* **Aim of the task**
Write out exactly the lines below that run from the one containing "Continue the three.js" through the one containing "of the dried", both included, with no other lines.

* **Supplied data**

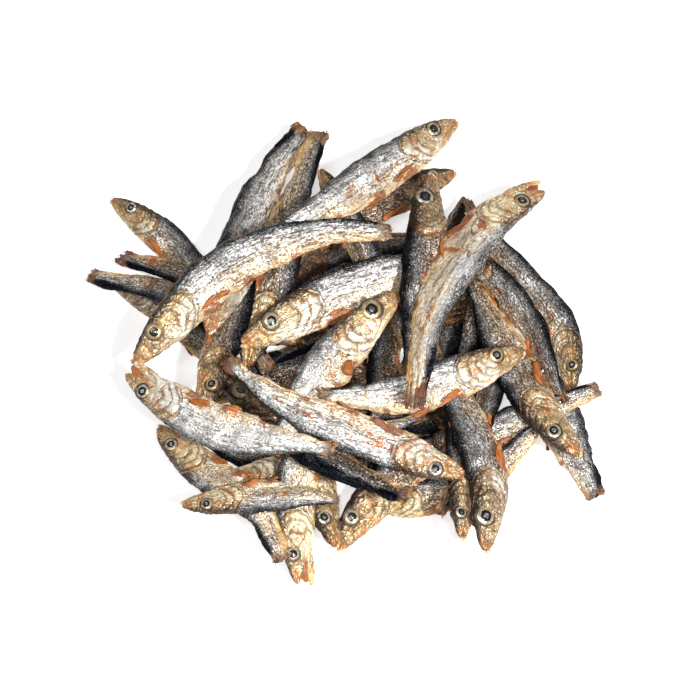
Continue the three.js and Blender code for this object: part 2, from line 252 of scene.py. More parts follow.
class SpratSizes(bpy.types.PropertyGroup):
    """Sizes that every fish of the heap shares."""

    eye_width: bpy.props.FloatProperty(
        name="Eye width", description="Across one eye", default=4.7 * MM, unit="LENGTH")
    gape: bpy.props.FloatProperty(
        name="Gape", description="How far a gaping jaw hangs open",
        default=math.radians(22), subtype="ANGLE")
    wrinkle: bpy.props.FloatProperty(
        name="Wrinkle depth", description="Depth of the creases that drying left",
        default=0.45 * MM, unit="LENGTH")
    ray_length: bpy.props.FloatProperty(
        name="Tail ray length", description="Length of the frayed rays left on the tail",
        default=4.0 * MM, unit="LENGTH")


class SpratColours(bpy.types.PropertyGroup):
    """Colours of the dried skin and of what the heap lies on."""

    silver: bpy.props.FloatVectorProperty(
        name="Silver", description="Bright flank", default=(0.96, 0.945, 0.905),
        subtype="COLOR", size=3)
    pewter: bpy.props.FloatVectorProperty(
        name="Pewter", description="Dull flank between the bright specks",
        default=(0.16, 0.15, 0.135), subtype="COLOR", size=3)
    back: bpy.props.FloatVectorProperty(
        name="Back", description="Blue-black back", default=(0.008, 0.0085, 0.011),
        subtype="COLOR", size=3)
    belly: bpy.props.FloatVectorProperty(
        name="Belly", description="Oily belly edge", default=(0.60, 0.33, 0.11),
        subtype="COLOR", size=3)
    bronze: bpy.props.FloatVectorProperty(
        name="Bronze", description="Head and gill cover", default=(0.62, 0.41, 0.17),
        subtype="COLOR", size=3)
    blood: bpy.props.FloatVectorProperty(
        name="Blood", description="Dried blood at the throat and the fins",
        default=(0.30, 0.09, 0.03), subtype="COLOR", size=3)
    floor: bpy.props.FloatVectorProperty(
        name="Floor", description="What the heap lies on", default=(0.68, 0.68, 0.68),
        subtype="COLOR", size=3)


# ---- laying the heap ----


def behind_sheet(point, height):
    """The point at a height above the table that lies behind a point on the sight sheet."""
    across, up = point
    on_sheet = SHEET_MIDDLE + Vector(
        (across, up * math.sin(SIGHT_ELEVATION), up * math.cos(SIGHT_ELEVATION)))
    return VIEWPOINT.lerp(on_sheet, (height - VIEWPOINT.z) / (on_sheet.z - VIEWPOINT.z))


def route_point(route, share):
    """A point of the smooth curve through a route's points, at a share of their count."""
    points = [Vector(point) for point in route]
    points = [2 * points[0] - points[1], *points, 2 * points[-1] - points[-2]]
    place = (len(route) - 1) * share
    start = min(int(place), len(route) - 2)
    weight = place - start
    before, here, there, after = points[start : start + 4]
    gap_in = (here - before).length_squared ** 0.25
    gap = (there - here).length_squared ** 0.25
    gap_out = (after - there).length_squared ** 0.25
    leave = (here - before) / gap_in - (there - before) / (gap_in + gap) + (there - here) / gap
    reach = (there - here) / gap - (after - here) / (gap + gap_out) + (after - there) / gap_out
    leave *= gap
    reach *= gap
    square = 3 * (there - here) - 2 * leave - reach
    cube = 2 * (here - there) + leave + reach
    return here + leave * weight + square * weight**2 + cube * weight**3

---

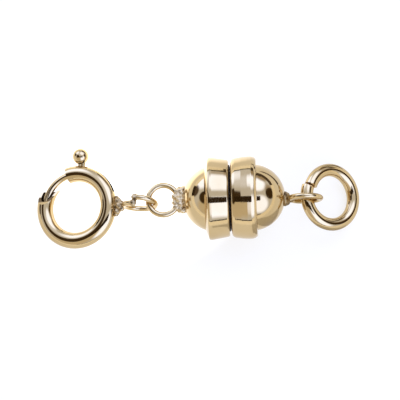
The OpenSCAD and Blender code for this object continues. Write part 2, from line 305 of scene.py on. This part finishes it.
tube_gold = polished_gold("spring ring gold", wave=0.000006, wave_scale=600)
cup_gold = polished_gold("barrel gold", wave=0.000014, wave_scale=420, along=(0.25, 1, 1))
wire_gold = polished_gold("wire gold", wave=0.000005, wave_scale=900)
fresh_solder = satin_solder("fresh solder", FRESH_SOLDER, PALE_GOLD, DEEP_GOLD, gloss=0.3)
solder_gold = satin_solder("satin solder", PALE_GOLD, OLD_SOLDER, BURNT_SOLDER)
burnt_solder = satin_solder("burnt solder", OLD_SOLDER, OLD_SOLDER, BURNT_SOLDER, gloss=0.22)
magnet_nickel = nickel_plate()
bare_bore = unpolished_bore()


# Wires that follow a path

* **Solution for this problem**
Continue the three.js and Blender code for this object: part 2, from line 252 of scene.py. More parts follow.
class SpratSizes(bpy.types.PropertyGroup):
    """Sizes that every fish of the heap shares."""

    eye_width: bpy.props.FloatProperty(
        name="Eye width", description="Across one eye", default=4.7 * MM, unit="LENGTH")
    gape: bpy.props.FloatProperty(
        name="Gape", description="How far a gaping jaw hangs open",
        default=math.radians(22), subtype="ANGLE")
    wrinkle: bpy.props.FloatProperty(
        name="Wrinkle depth", description="Depth of the creases that drying left",
        default=0.45 * MM, unit="LENGTH")
    ray_length: bpy.props.FloatProperty(
        name="Tail ray length", description="Length of the frayed rays left on the tail",
        default=4.0 * MM, unit="LENGTH")


class SpratColours(bpy.types.PropertyGroup):
    """Colours of the dried skin and of what the heap lies on."""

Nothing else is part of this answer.